EXERCISE DETAILS.
Quote only the part that opens with the line containing "build_spring(), Placement(pivot, Rotation())))" and closes with the line containing "low, high = Vector((1e9,)". Keep both of those lines.

-- BEGIN --

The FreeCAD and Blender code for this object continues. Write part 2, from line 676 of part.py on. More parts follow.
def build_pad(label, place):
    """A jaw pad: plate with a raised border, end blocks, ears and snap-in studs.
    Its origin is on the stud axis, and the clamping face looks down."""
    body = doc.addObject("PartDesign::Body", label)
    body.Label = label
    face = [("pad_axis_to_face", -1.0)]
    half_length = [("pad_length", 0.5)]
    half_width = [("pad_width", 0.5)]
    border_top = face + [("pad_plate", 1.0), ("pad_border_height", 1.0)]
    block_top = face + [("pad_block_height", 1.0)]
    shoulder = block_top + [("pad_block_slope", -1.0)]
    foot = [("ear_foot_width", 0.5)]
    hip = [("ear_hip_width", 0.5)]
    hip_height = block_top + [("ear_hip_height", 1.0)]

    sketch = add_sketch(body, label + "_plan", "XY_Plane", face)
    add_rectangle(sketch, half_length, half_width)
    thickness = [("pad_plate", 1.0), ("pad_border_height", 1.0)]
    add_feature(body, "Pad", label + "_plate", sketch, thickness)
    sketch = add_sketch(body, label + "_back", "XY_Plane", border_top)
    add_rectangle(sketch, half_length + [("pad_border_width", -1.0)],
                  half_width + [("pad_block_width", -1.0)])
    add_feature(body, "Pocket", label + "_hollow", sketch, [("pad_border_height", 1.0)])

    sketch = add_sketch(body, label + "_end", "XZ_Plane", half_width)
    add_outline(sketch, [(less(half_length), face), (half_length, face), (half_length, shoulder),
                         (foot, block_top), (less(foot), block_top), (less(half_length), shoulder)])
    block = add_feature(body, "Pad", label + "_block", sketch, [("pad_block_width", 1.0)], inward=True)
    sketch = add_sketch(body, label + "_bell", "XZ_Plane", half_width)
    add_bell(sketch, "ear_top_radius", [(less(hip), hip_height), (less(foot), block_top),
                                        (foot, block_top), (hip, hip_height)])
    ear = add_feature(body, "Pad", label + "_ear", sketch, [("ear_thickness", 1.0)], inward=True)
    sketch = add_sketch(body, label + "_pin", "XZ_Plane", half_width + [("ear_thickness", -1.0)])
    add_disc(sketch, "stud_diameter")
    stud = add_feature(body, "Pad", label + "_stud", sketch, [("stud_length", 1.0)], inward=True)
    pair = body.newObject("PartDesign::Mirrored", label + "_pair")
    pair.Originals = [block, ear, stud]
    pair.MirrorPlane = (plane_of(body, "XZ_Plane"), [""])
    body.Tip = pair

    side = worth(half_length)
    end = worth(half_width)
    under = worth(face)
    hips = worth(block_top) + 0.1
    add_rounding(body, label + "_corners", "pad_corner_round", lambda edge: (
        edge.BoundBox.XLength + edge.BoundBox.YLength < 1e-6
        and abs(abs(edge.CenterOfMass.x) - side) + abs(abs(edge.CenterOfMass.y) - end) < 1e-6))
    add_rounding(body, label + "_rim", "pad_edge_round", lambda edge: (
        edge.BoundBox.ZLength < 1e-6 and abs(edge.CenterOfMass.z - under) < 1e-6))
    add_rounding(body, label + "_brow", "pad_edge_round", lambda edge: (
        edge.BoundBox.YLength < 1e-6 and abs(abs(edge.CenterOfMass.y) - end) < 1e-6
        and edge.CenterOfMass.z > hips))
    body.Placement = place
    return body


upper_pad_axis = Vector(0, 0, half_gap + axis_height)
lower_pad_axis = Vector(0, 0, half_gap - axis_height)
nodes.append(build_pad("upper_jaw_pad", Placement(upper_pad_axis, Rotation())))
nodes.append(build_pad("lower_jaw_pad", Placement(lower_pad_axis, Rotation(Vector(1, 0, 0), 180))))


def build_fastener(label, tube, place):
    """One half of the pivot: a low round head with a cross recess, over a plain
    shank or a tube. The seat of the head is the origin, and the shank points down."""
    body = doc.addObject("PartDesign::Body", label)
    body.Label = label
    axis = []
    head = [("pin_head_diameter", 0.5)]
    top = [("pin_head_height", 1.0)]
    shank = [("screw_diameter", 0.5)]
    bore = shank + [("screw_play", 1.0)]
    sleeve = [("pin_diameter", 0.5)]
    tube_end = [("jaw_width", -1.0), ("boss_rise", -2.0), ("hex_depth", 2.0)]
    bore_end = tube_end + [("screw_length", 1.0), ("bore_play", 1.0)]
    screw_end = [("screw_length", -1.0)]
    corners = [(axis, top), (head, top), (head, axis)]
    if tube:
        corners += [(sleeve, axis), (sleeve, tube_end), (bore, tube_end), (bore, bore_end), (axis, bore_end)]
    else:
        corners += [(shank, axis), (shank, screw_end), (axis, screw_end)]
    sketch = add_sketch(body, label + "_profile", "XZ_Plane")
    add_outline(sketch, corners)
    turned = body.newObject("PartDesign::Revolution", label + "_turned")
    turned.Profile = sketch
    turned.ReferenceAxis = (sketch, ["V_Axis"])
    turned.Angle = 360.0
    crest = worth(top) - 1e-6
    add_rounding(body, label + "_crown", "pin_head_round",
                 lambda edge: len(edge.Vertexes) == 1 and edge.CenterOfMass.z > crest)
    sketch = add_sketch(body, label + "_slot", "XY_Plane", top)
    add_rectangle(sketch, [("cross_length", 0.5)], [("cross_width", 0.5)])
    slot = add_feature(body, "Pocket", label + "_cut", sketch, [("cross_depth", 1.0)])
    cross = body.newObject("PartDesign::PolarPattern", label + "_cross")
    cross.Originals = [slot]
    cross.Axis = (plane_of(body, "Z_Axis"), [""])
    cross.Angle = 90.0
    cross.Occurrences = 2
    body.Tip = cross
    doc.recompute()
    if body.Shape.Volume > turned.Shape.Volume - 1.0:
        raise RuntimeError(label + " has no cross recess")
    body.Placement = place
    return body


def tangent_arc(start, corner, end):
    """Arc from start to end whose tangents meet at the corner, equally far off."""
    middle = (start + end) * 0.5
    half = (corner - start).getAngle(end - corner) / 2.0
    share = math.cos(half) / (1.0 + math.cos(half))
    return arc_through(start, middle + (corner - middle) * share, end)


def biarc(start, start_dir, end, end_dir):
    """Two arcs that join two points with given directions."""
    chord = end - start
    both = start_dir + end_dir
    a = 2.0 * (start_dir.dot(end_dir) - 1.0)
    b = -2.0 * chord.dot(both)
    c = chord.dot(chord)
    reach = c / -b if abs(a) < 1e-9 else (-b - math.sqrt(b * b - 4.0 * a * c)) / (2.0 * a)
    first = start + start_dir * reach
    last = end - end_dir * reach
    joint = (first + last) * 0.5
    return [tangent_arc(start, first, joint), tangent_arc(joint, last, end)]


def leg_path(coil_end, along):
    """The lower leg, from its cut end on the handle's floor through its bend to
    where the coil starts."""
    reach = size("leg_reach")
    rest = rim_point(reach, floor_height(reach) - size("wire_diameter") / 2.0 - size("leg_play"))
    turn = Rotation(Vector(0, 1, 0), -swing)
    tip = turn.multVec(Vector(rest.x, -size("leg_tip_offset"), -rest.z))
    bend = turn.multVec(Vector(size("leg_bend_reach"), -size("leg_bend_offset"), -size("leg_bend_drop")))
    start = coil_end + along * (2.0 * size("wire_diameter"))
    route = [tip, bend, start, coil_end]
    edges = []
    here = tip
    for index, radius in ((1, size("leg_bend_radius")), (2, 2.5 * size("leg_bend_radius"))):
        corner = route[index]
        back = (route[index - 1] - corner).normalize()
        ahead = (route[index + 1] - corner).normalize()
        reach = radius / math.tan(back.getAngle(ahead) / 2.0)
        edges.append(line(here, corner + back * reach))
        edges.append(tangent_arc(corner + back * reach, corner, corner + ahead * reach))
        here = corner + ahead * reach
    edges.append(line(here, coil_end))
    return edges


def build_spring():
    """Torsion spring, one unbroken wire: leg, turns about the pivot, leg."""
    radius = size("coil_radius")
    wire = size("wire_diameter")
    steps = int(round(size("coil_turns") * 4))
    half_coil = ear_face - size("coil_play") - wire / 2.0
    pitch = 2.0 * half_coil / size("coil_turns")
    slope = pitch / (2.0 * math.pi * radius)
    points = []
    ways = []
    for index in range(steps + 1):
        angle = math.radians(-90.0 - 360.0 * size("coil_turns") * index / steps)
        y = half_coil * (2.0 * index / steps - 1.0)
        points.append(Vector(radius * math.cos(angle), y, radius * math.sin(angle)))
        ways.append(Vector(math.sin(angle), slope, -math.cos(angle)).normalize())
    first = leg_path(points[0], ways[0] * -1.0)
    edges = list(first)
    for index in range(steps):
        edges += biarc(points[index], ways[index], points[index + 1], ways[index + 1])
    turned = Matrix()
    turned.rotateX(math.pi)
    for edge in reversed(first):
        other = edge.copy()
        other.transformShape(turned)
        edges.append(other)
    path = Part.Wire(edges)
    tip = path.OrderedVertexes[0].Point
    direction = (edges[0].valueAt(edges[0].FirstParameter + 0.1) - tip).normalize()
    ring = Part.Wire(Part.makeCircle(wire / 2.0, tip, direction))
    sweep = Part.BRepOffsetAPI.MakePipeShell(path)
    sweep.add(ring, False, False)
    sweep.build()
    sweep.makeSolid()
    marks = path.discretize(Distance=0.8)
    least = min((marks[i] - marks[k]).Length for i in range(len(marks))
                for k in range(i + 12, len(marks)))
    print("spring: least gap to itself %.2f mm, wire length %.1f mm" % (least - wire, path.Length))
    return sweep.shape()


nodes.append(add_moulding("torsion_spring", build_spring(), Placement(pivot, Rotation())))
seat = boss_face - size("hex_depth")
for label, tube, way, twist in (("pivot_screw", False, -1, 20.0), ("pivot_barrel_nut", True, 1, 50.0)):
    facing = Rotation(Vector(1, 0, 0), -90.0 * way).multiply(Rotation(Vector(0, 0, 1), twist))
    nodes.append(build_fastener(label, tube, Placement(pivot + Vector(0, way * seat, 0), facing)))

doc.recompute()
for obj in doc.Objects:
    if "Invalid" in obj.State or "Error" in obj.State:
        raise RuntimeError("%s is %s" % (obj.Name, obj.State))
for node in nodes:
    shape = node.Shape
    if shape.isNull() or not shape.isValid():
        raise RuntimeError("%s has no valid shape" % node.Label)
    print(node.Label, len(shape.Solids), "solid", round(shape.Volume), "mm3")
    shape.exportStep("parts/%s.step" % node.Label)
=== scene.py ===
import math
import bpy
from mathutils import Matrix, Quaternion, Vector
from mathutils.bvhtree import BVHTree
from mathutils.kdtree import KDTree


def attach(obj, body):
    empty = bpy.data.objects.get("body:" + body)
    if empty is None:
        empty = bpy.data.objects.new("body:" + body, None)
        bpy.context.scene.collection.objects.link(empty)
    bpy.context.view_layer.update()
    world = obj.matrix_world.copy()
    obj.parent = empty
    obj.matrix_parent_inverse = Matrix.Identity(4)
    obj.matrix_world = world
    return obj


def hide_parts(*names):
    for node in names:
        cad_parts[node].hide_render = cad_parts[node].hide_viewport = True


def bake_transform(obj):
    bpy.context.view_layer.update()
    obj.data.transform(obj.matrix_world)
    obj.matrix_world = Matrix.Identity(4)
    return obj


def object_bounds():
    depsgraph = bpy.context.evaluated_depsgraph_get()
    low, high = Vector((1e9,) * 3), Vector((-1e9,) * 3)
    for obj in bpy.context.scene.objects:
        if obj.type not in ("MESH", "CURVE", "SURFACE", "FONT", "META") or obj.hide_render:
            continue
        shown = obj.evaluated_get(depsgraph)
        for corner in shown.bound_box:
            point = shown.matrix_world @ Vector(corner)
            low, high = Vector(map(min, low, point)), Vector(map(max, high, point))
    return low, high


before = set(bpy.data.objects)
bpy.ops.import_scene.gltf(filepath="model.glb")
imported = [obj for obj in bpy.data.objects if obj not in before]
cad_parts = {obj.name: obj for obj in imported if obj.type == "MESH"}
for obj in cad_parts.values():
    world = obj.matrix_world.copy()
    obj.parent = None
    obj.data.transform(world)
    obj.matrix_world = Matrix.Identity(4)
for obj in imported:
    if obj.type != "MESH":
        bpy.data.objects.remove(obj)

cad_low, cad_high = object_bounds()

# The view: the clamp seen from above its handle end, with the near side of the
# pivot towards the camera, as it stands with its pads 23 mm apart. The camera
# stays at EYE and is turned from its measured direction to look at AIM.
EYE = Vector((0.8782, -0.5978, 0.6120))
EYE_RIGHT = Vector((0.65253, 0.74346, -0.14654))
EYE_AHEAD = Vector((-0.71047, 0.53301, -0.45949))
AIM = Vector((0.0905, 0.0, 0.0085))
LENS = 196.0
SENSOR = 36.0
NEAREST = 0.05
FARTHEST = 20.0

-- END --

RESULT OF THE EXERCISE.
nodes.append(add_moulding("torsion_spring", build_spring(), Placement(pivot, Rotation())))
seat = boss_face - size("hex_depth")
for label, tube, way, twist in (("pivot_screw", False, -1, 20.0), ("pivot_barrel_nut", True, 1, 50.0)):
    facing = Rotation(Vector(1, 0, 0), -90.0 * way).multiply(Rotation(Vector(0, 0, 1), twist))
    nodes.append(build_fastener(label, tube, Placement(pivot + Vector(0, way * seat, 0), facing)))

doc.recompute()
for obj in doc.Objects:
    if "Invalid" in obj.State or "Error" in obj.State:
        raise RuntimeError("%s is %s" % (obj.Name, obj.State))
for node in nodes:
    shape = node.Shape
    if shape.isNull() or not shape.isValid():
        raise RuntimeError("%s has no valid shape" % node.Label)
    print(node.Label, len(shape.Solids), "solid", round(shape.Volume), "mm3")
    shape.exportStep("parts/%s.step" % node.Label)
=== scene.py ===
import math
import bpy
from mathutils import Matrix, Quaternion, Vector
from mathutils.bvhtree import BVHTree
from mathutils.kdtree import KDTree


def attach(obj, body):
    empty = bpy.data.objects.get("body:" + body)
    if empty is None:
        empty = bpy.data.objects.new("body:" + body, None)
        bpy.context.scene.collection.objects.link(empty)
    bpy.context.view_layer.update()
    world = obj.matrix_world.copy()
    obj.parent = empty
    obj.matrix_parent_inverse = Matrix.Identity(4)
    obj.matrix_world = world
    return obj


def hide_parts(*names):
    for node in names:
        cad_parts[node].hide_render = cad_parts[node].hide_viewport = True


def bake_transform(obj):
    bpy.context.view_layer.update()
    obj.data.transform(obj.matrix_world)
    obj.matrix_world = Matrix.Identity(4)
    return obj


def object_bounds():
    depsgraph = bpy.context.evaluated_depsgraph_get()
    low, high = Vector((1e9,) * 3), Vector((-1e9,) * 3)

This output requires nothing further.